The European Parliament’s Brexit coordinator, Guy Verhofstadt, said the comments showed a lack of maturity.
“Even to Trumpian standards the Hulk comparison is infantile,” he tweeted. “Is the EU supposed to be scared by this? The British public impressed?“
Juncker, who has downplayed hopes of a breakthrough at Monday’s meeting, also expressed alarm that many people in Britain seem to feel a British departure without a deal with the EU would be a positive thing.
“It would be terrible chaos,” he said in an interview with Germany’s Deutschlandfunk radio. “And we would need years to put things back in order. Anyone who loves his country, and I assume that there are still patriots in Britain, would not want to wish his country such a fate.”
The Oct. 31 deadline looms large because Johnson has not said he will seek another extension if no deal is reached, despite legislation passed by Parliament shortly before it was suspended.
Britain’s Supreme Court this week will rule on whether Johnson overstepped the law when he shut the legislature for a crucial five-week period.

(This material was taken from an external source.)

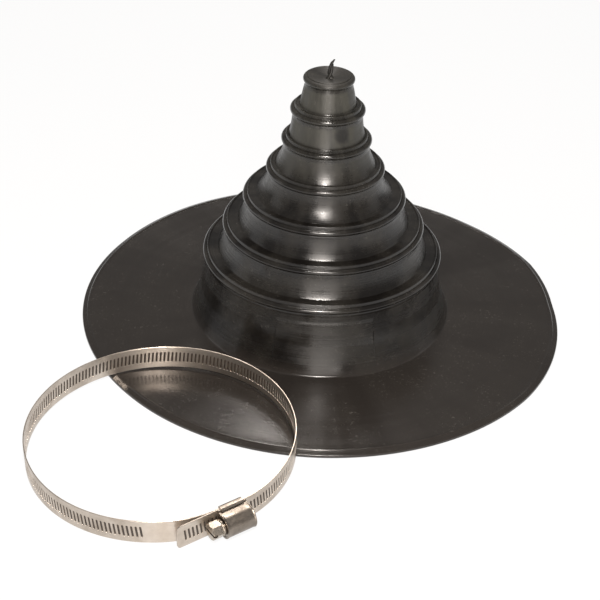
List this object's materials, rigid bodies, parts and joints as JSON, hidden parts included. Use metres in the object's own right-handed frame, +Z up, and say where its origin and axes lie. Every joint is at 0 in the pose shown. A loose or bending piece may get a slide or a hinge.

The Liberal Democrats, who have been enjoying a revival, voted overwhelmingly at their party conference Sunday to end the Brexit process entirely if they come to power.
Party leader Jo Swinson said Article 50, which triggered Brexit, would be revoked if she becomes prime minister.
The party gained an important member Saturday with the defection of Sam Gyimah, a former Conservative minister. He is the sixth legislator to switch allegiance and join the Liberal Democrats this year.
Johnson also continues to take flak from former Prime Minister David Cameron, who called the 2016 referendum on Brexit.
Cameron said in an interview published Sunday that Johnson didn’t really believe in Brexit when he broke ranks and led the campaign to take Britain out of the EU. Cameron had been expecting Johnson’s help during the hard-fought campaign.
Cameron says of Johnson: “The conclusion I am left with is that he risked an outcome he didn’t believe in because it would help his political career.”
Cameron is giving interviews to gain publicity for his upcoming memoirs.